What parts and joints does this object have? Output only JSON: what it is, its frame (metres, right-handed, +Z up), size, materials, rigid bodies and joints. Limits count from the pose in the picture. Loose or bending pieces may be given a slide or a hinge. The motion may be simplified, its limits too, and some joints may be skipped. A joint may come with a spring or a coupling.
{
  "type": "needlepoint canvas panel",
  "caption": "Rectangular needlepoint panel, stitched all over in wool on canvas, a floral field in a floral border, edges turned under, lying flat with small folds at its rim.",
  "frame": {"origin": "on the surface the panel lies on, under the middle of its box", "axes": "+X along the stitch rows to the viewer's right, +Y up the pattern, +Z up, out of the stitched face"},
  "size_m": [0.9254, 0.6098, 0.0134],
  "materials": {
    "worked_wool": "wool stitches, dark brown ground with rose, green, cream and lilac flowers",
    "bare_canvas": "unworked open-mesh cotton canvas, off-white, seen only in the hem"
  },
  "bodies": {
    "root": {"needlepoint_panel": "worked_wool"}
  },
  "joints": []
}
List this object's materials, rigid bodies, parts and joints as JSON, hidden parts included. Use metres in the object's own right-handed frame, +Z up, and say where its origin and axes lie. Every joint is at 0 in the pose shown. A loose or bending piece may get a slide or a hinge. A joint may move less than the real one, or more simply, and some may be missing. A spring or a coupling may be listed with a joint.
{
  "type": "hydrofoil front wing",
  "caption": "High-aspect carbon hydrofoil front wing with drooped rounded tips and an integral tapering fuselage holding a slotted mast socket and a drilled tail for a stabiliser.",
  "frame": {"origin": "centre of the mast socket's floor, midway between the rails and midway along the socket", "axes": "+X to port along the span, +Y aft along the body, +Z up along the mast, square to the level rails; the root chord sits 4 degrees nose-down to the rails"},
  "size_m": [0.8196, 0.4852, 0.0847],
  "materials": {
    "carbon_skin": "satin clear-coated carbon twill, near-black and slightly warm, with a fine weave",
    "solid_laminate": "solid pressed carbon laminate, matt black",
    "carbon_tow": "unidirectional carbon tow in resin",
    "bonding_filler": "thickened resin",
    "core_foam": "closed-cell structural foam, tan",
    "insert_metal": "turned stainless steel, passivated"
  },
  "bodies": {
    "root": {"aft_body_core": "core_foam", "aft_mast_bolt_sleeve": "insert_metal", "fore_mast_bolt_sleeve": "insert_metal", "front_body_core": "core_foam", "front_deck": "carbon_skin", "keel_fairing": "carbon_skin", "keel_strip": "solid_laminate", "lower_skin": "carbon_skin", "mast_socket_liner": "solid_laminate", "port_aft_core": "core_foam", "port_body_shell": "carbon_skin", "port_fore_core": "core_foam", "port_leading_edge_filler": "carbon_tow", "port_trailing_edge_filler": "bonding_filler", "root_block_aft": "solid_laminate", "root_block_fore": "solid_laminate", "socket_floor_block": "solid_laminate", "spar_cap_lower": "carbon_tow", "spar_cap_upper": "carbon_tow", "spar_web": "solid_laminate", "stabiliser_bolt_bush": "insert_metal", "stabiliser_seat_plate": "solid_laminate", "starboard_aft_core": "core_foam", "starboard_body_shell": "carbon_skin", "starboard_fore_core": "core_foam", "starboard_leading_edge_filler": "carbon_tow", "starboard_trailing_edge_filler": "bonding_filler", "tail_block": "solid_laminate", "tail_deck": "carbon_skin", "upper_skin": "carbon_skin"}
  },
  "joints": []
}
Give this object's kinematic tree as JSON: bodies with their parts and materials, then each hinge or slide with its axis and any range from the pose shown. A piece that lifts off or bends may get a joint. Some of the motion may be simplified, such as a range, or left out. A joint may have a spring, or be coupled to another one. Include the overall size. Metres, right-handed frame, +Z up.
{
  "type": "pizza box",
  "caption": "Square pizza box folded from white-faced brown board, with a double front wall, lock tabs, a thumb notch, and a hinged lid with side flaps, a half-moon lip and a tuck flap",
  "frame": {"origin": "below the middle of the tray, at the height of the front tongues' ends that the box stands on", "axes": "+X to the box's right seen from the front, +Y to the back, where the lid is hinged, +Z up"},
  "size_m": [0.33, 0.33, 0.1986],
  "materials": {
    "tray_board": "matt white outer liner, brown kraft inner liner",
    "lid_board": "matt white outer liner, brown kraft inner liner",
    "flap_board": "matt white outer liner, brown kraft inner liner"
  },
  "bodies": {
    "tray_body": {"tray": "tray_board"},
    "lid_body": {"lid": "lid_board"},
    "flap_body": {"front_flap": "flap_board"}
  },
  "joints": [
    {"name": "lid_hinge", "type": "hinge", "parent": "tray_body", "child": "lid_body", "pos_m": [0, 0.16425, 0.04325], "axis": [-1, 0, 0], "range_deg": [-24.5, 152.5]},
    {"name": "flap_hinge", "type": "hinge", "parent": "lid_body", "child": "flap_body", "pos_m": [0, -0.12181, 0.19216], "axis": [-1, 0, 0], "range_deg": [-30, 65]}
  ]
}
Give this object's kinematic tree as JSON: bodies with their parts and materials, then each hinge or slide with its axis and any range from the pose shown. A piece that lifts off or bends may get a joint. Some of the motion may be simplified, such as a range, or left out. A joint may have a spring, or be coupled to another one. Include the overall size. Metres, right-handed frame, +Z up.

========

Give all the records again. Match them exactly.

FULL SOLUTION:
What parts and joints does this object have? Output only JSON: what it is, its frame (metres, right-handed, +Z up), size, materials, rigid bodies and joints. Limits count from the pose in the picture. Loose or bending pieces may be given a slide or a hinge. The motion may be simplified, its limits too, and some joints may be skipped. A joint may come with a spring or a coupling.
{
  "type": "needlepoint canvas panel",
  "caption": "Rectangular needlepoint panel, stitched all over in wool on canvas, a floral field in a floral border, edges turned under, lying flat with small folds at its rim.",
  "frame": {"origin": "on the surface the panel lies on, under the middle of its box", "axes": "+X along the stitch rows to the viewer's right, +Y up the pattern, +Z up, out of the stitched face"},
  "size_m": [0.9254, 0.6098, 0.0134],
  "materials": {
    "worked_wool": "wool stitches, dark brown ground with rose, green, cream and lilac flowers",
    "bare_canvas": "unworked open-mesh cotton canvas, off-white, seen only in the hem"
  },
  "bodies": {
    "root": {"needlepoint_panel": "worked_wool"}
  },
  "joints": []
}
List this object's materials, rigid bodies, parts and joints as JSON, hidden parts included. Use metres in the object's own right-handed frame, +Z up, and say where its origin and axes lie. Every joint is at 0 in the pose shown. A loose or bending piece may get a slide or a hinge. A joint may move less than the real one, or more simply, and some may be missing. A spring or a coupling may be listed with a joint.
{
  "type": "hydrofoil front wing",
  "caption": "High-aspect carbon hydrofoil front wing with drooped rounded tips and an integral tapering fuselage holding a slotted mast socket and a drilled tail for a stabiliser.",
  "frame": {"origin": "centre of the mast socket's floor, midway between the rails and midway along the socket", "axes": "+X to port along the span, +Y aft along the body, +Z up along the mast, square to the level rails; the root chord sits 4 degrees nose-down to the rails"},
  "size_m": [0.8196, 0.4852, 0.0847],
  "materials": {
    "carbon_skin": "satin clear-coated carbon twill, near-black and slightly warm, with a fine weave",
    "solid_laminate": "solid pressed carbon laminate, matt black",
    "carbon_tow": "unidirectional carbon tow in resin",
    "bonding_filler": "thickened resin",
    "core_foam": "closed-cell structural foam, tan",
    "insert_metal": "turned stainless steel, passivated"
  },
  "bodies": {
    "root": {"aft_body_core": "core_foam", "aft_mast_bolt_sleeve": "insert_metal", "fore_mast_bolt_sleeve": "insert_metal", "front_body_core": "core_foam", "front_deck": "carbon_skin", "keel_fairing": "carbon_skin", "keel_strip": "solid_laminate", "lower_skin": "carbon_skin", "mast_socket_liner": "solid_laminate", "port_aft_core": "core_foam", "port_body_shell": "carbon_skin", "port_fore_core": "core_foam", "port_leading_edge_filler": "carbon_tow", "port_trailing_edge_filler": "bonding_filler", "root_block_aft": "solid_laminate", "root_block_fore": "solid_laminate", "socket_floor_block": "solid_laminate", "spar_cap_lower": "carbon_tow", "spar_cap_upper": "carbon_tow", "spar_web": "solid_laminate", "stabiliser_bolt_bush": "insert_metal", "stabiliser_seat_plate": "solid_laminate", "starboard_aft_core": "core_foam", "starboard_body_shell": "carbon_skin", "starboard_fore_core": "core_foam", "starboard_leading_edge_filler": "carbon_tow", "starboard_trailing_edge_filler": "bonding_filler", "tail_block": "solid_laminate", "tail_deck": "carbon_skin", "upper_skin": "carbon_skin"}
  },
  "joints": []
}
Give this object's kinematic tree as JSON: bodies with their parts and materials, then each hinge or slide with its axis and any range from the pose shown. A piece that lifts off or bends may get a joint. Some of the motion may be simplified, such as a range, or left out. A joint may have a spring, or be coupled to another one. Include the overall size. Metres, right-handed frame, +Z up.
{
  "type": "pizza box",
  "caption": "Square pizza box folded from white-faced brown board, with a double front wall, lock tabs, a thumb notch, and a hinged lid with side flaps, a half-moon lip and a tuck flap",
  "frame": {"origin": "below the middle of the tray, at the height of the front tongues' ends that the box stands on", "axes": "+X to the box's right seen from the front, +Y to the back, where the lid is hinged, +Z up"},
  "size_m": [0.33, 0.33, 0.1986],
  "materials": {
    "tray_board": "matt white outer liner, brown kraft inner liner",
    "lid_board": "matt white outer liner, brown kraft inner liner",
    "flap_board": "matt white outer liner, brown kraft inner liner"
  },
  "bodies": {
    "tray_body": {"tray": "tray_board"},
    "lid_body": {"lid": "lid_board"},
    "flap_body": {"front_flap": "flap_board"}
  },
  "joints": [
    {"name": "lid_hinge", "type": "hinge", "parent": "tray_body", "child": "lid_body", "pos_m": [0, 0.16425, 0.04325], "axis": [-1, 0, 0], "range_deg": [-24.5, 152.5]},
    {"name": "flap_hinge", "type": "hinge", "parent": "lid_body", "child": "flap_body", "pos_m": [0, -0.12181, 0.19216], "axis": [-1, 0, 0], "range_deg": [-30, 65]}
  ]
}
Give this object's kinematic tree as JSON: bodies with their parts and materials, then each hinge or slide with its axis and any range from the pose shown. A piece that lifts off or bends may get a joint. Some of the motion may be simplified, such as a range, or left out. A joint may have a spring, or be coupled to another one. Include the overall size. Metres, right-handed frame, +Z up.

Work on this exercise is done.